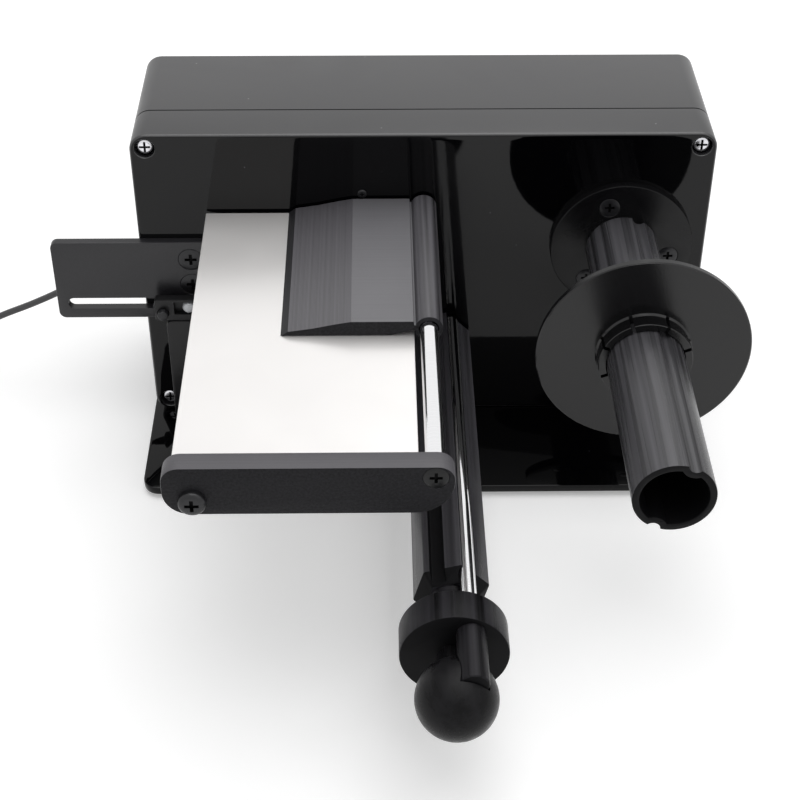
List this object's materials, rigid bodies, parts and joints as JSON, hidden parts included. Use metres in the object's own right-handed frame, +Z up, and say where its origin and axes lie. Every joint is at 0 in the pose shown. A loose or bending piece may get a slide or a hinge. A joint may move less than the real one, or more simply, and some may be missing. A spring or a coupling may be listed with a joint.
{
  "type": "label dispenser machine",
  "caption": "Desk label peeler: black enclosure with roll tube and sliding disc, peel plate under a hinged flap, slotted sensor bracket and driven take-up spindle with pull-off knob.",
  "frame": {"origin": "on the standing surface, under the middle of the machine without its cord", "axes": "+X to the operator's right along the enclosure, +Y from the front to the back, +Z up"},
  "size_m": [0.3795, 0.2484, 0.123],
  "materials": {
    "enclosure": "gloss black moulded shells",
    "acrylic": "polished black sheet",
    "printed": "satin black print with fine layer lines",
    "peel_metal": "satin",
    "rod_chrome": "polished",
    "zinc_screws": "bright zinc",
    "dark_screws": "blackened",
    "feet": "matt",
    "lens": "clear",
    "board": "green laminate",
    "motor_steel": "plain",
    "vinyl": "satin black"
  },
  "bodies": {
    "chassis": {"front_lid": "enclosure", "rear_case": "enclosure", "base_plate": "acrylic", "foot_1": "feet", "foot_2": "feet", "foot_3": "feet", "foot_4": "feet", "guide_rod": "rod_chrome", "spacer_rod": "rod_chrome", "end_plate": "printed", "peel_plate": "peel_metal", "rear_rail": "printed", "sensor_bracket": "printed", "spool_holder": "printed", "spindle_bush": "printed", "motor_mount": "printed", "gearmotor": "motor_steel", "control_board": "board", "power_inlet": "printed", "lid_screw_1": "zinc_screws", "lid_screw_2": "zinc_screws", "lid_screw_3": "zinc_screws", "lid_screw_4": "zinc_screws", "base_screw_1": "dark_screws", "base_screw_2": "dark_screws", "base_screw_3": "dark_screws", "base_screw_4": "dark_screws", "bracket_screw_1": "dark_screws", "bracket_screw_2": "dark_screws", "spool_screw_1": "dark_screws", "spool_screw_2": "dark_screws", "spool_screw_3": "dark_screws", "end_screw_guide": "dark_screws", "end_screw_spacer": "dark_screws", "rod_screw_guide": "dark_screws", "rod_screw_spacer": "dark_screws", "face_screw": "zinc_screws", "power_plug": "vinyl", "plug_relief": "vinyl", "cord_run": "vinyl", "cord_coil": "vinyl", "cord_tail": "vinyl", "supply_body": "vinyl", "supply_relief": "vinyl", "supply_pin_left": "rod_chrome", "supply_pin_right": "rod_chrome"},
    "flap": {"press_flap": "printed"},
    "carrier": {"sensor_carrier": "printed", "carrier_stud": "dark_screws", "carrier_nut": "zinc_screws", "sensor_emitter": "lens", "sensor_receiver": "lens", "sensor_cover": "printed"},
    "disc": {"supply_disc": "printed"},
    "takeup": {"spindle": "printed", "drive_shaft": "motor_steel"},
    "puller": {"puller_collar": "printed", "ball_knob": "printed", "clip_rod": "rod_chrome"}
  },
  "joints": [
    {"name": "flap_hinge", "type": "hinge", "parent": "chassis", "child": "flap", "pos_m": [0.013, 0.06415, 0.0955], "axis": [0, 1, 0], "range_deg": [0, 110]},
    {"name": "carrier_slide", "type": "slide", "parent": "chassis", "child": "carrier", "axis": [1, 0, 0], "range_m": [-0.03, 0.012]},
    {"name": "disc_slide", "type": "slide", "parent": "chassis", "child": "disc", "axis": [0, 1, 0], "range_m": [-0.063, 0.058]},
    {"name": "takeup_turn", "type": "hinge", "parent": "chassis", "child": "takeup", "pos_m": [0.0189, 0.06415, 0.0387], "axis": [0, 1, 0], "continuous": true},
    {"name": "puller_slide", "type": "slide", "parent": "takeup", "child": "puller", "axis": [0, -1, 0], "range_m": [0, 0.145]}
  ]
}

YOUR INSTRUCTIONS ::
Copy each line of the data exactly, leaving nothing out.

OUTPUT FOR THIS EXERCISE ::
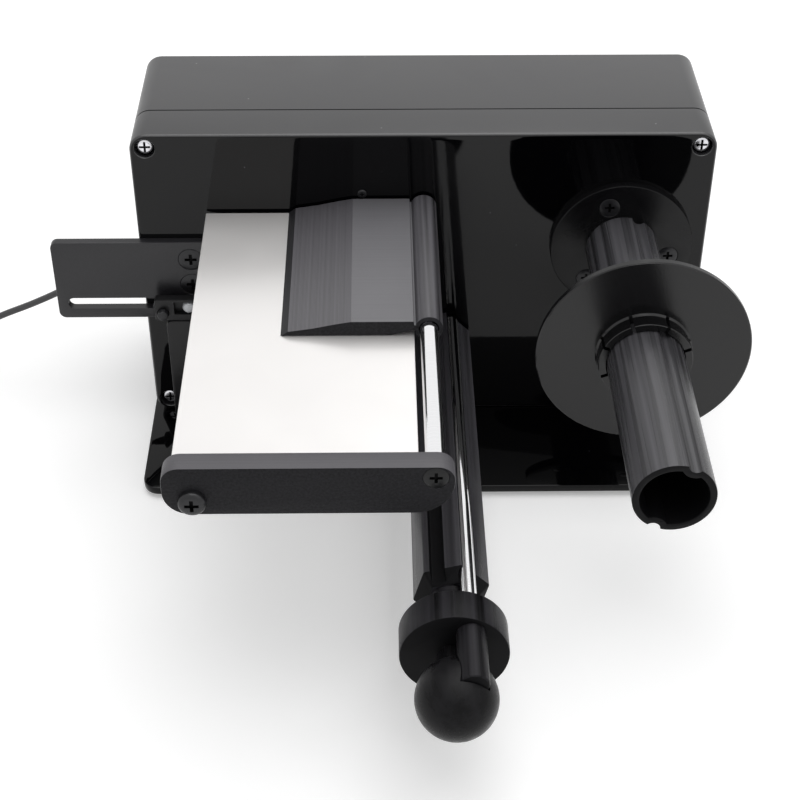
List this object's materials, rigid bodies, parts and joints as JSON, hidden parts included. Use metres in the object's own right-handed frame, +Z up, and say where its origin and axes lie. Every joint is at 0 in the pose shown. A loose or bending piece may get a slide or a hinge. A joint may move less than the real one, or more simply, and some may be missing. A spring or a coupling may be listed with a joint.
{
  "type": "label dispenser machine",
  "caption": "Desk label peeler: black enclosure with roll tube and sliding disc, peel plate under a hinged flap, slotted sensor bracket and driven take-up spindle with pull-off knob.",
  "frame": {"origin": "on the standing surface, under the middle of the machine without its cord", "axes": "+X to the operator's right along the enclosure, +Y from the front to the back, +Z up"},
  "size_m": [0.3795, 0.2484, 0.123],
  "materials": {
    "enclosure": "gloss black moulded shells",
    "acrylic": "polished black sheet",
    "printed": "satin black print with fine layer lines",
    "peel_metal": "satin",
    "rod_chrome": "polished",
    "zinc_screws": "bright zinc",
    "dark_screws": "blackened",
    "feet": "matt",
    "lens": "clear",
    "board": "green laminate",
    "motor_steel": "plain",
    "vinyl": "satin black"
  },
  "bodies": {
    "chassis": {"front_lid": "enclosure", "rear_case": "enclosure", "base_plate": "acrylic", "foot_1": "feet", "foot_2": "feet", "foot_3": "feet", "foot_4": "feet", "guide_rod": "rod_chrome", "spacer_rod": "rod_chrome", "end_plate": "printed", "peel_plate": "peel_metal", "rear_rail": "printed", "sensor_bracket": "printed", "spool_holder": "printed", "spindle_bush": "printed", "motor_mount": "printed", "gearmotor": "motor_steel", "control_board": "board", "power_inlet": "printed", "lid_screw_1": "zinc_screws", "lid_screw_2": "zinc_screws", "lid_screw_3": "zinc_screws", "lid_screw_4": "zinc_screws", "base_screw_1": "dark_screws", "base_screw_2": "dark_screws", "base_screw_3": "dark_screws", "base_screw_4": "dark_screws", "bracket_screw_1": "dark_screws", "bracket_screw_2": "dark_screws", "spool_screw_1": "dark_screws", "spool_screw_2": "dark_screws", "spool_screw_3": "dark_screws", "end_screw_guide": "dark_screws", "end_screw_spacer": "dark_screws", "rod_screw_guide": "dark_screws", "rod_screw_spacer": "dark_screws", "face_screw": "zinc_screws", "power_plug": "vinyl", "plug_relief": "vinyl", "cord_run": "vinyl", "cord_coil": "vinyl", "cord_tail": "vinyl", "supply_body": "vinyl", "supply_relief": "vinyl", "supply_pin_left": "rod_chrome", "supply_pin_right": "rod_chrome"},
    "flap": {"press_flap": "printed"},
    "carrier": {"sensor_carrier": "printed", "carrier_stud": "dark_screws", "carrier_nut": "zinc_screws", "sensor_emitter": "lens", "sensor_receiver": "lens", "sensor_cover": "printed"},
    "disc": {"supply_disc": "printed"},
    "takeup": {"spindle": "printed", "drive_shaft": "motor_steel"},
    "puller": {"puller_collar": "printed", "ball_knob": "printed", "clip_rod": "rod_chrome"}
  },
  "joints": [
    {"name": "flap_hinge", "type": "hinge", "parent": "chassis", "child": "flap", "pos_m": [0.013, 0.06415, 0.0955], "axis": [0, 1, 0], "range_deg": [0, 110]},
    {"name": "carrier_slide", "type": "slide", "parent": "chassis", "child": "carrier", "axis": [1, 0, 0], "range_m": [-0.03, 0.012]},
    {"name": "disc_slide", "type": "slide", "parent": "chassis", "child": "disc", "axis": [0, 1, 0], "range_m": [-0.063, 0.058]},
    {"name": "takeup_turn", "type": "hinge", "parent": "chassis", "child": "takeup", "pos_m": [0.0189, 0.06415, 0.0387], "axis": [0, 1, 0], "continuous": true},
    {"name": "puller_slide", "type": "slide", "parent": "takeup", "child": "puller", "axis": [0, -1, 0], "range_m": [0, 0.145]}
  ]
}